Ruminant infectious diseases cause economic impact through losses in animal production and human health. Most of the commercially available veterinary vaccines are live attenuated or inactivated which induce different degrees of efficacy, i.e., decrease in clinical symptoms, pathogen dissemination, etc. (1, 2). The use of these vaccines has greatly enhanced ruminant and public wellbeing around the world, however, in some cases, they have limitations in their ability to induce protective immunity. Thus, rationally designed vaccines along with specific immunization schemes are required to achieve the desired outcome of vaccination against an infectious disease. Vaccine safety is another important consideration, not only in terms of potential risks to the target animal (to which the vaccine is administered), but also to the environment and to consumers of food derived from vaccinated animals (3).

Knowledge of the immune response induced by vaccination will contribute to identify the mechanisms involved in protection against a pathogen and would help to develop strategies to improve it. In this sense, this Research Topic reports experimental studies on the immune response and safety induced by two live-attenuated vaccines and of a rationally designed virus-like particles (VLP)-based vaccine against relevant ruminant pathogens. Also, a review discussing the efficacy of commercially available vaccines against an important respiratory virus of cattle is included.

One of the diseases affecting ruminants and causing economic losses is Johne's Disease (JD), caused by Mycobacterium avium subsp. paratuberculosis (Map). Animals are infected at an early age, mainly by the oral route. The source of infection are the feces of infected adult animals. It is a chronic disease causing diarrhea, weight loss, reduced milk production and reduced milk yield (4). Control of this disease is challenging due to the ineffectiveness of the cull and replacement strategy and the current vaccines on the market, which are based on inactivated whole-cell Map, do not provide protection against infection (5). Hanafy et al. described the safety and immune response elicited by a live attenuated vaccine candidate Map-ΔlipN (pgsN) via the subcutaneous and intranasal routes in goats, compared to the inactivated vaccine Mycopar.

Simultaneous administration of different vaccines is widely used in veterinary medicine. However, it is recommended to demonstrate the lack of interference following concurrent administration of vaccines against different pathogens. In this sense, Crawford et al. evaluate the cellular immune response of cattle immunized with either Brucella abortus strain RB51, a viral modified live vaccine (vMLV) against Bovine Respiratory Disease Complex or both RB51 and a vMLV vaccine. The authors measured the frequency of CD4⁺, CD8⁺, and γδ⁺ T cell populations within peripheral blood mononuclear cells (PBMCs) and the frequency of interferon gamma (IFN-γ) producing cells and demonstrated a lack of vaccine interference following concurrent administration of vMLV and RB51.

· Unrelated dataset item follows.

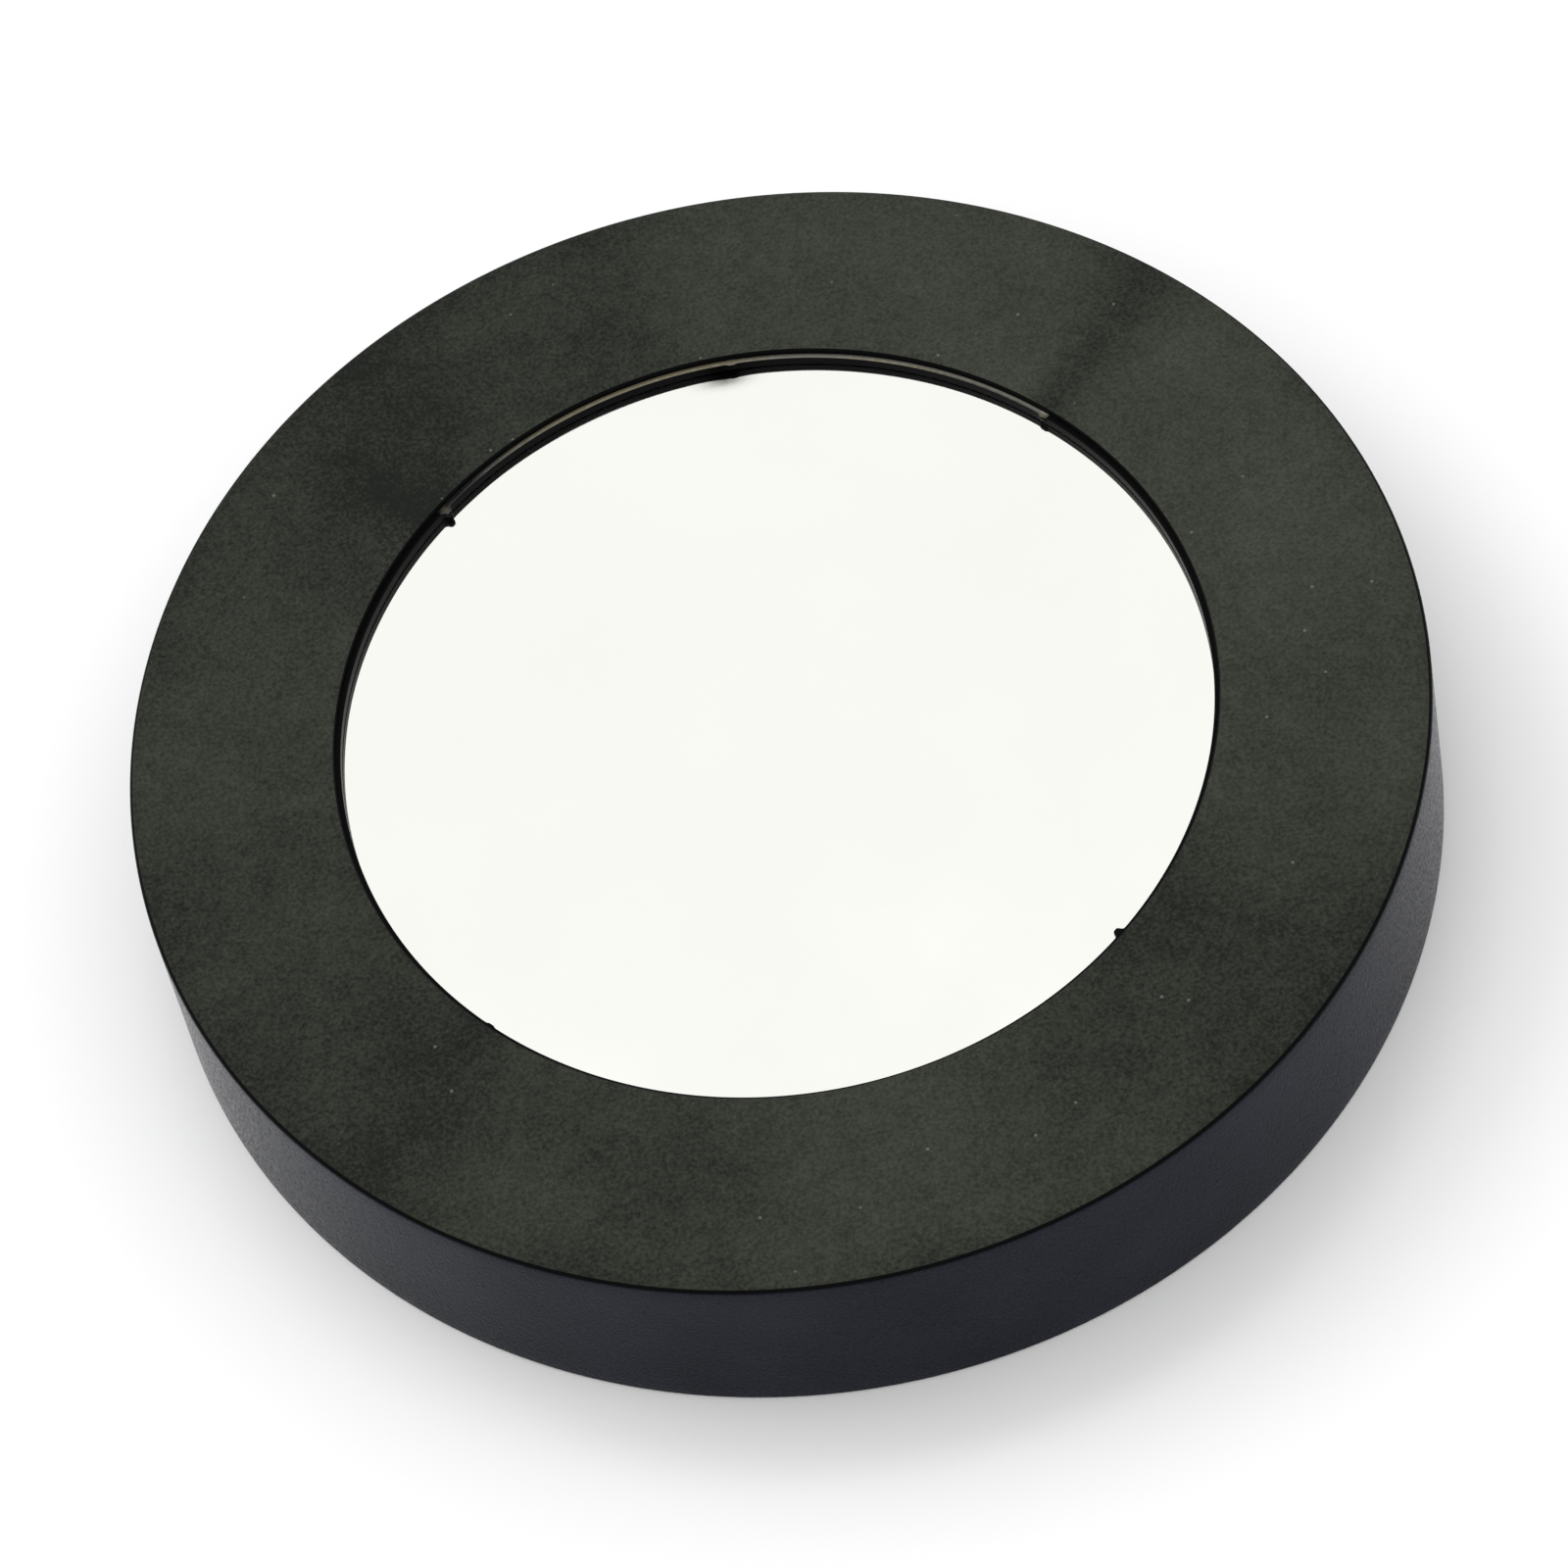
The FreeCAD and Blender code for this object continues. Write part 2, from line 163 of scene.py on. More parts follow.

Bos taurus papillomavirus (BTV) causes the formation of benign skin lesions in cattle. Papillomaviruses (PVs) are small, non-enveloped, double-stranded DNA viruses, classically described as epitheliotropic. PVs are capable of infecting both humans and animals, but are host specific (6). The L1 and L2 capsid proteins play a crucial role in virus recognition by the host immune system. Therefore, they are being widely used for vaccine development. Vrablikova et al. describe the expression of capsid proteins, particularly L1, in a baculovirus system. They demonstrate that L1 proteins have the ability to generate non-infectious particles with a virus-like morphology, which achieves the activation of the immune system. This provides a platform for the production of recombinant proteins for the development of veterinary vaccines.

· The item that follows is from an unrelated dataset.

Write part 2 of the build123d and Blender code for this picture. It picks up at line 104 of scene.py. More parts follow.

Bovine respiratory syncytial virus (BRSV) is considered one of the most important viral pathogens of the bovine respiratory disease complex (BRDC) in calves (7). BRSV-associated respiratory disease outbreaks are described in dairy and beef calves (7–9) and most commonly affects calves under 6 months of age. In order to provide information about BRSV calf vaccination to the veterinary community, Martinez et al. performed a systematic review and meta-analysis based on studies using commercially available BRSV-containing vaccines. The authors focused on studies that included experimental efficacy trials of animals under 6 months of age and analyzed morbidity and mortality rates after (the) BRSV challenge. They also studied the levels of such parameters in the presence of serum neutralizing antibodies and provided valuable information about the impact of vaccination of cattle with commercially available modified-live virus and inactivated BRSV vaccines.

In summary, this Research Topic presents different studies that provide valuable information about safety and immune response induced by a new vaccine candidate and a vaccine platform against ruminant pathogens (JD and BTV, respectively). Also, the potential effects on the immune response of cattle co-administered with RB51 and vMLV vaccines and a meta-analysis of the efficacy induced by inactivated and MLV BRSV vaccinated calves are included. We hope that the reader will find this Research Topic interesting and that it may contribute to control ruminant infectious disease by introducing new vaccine candidates.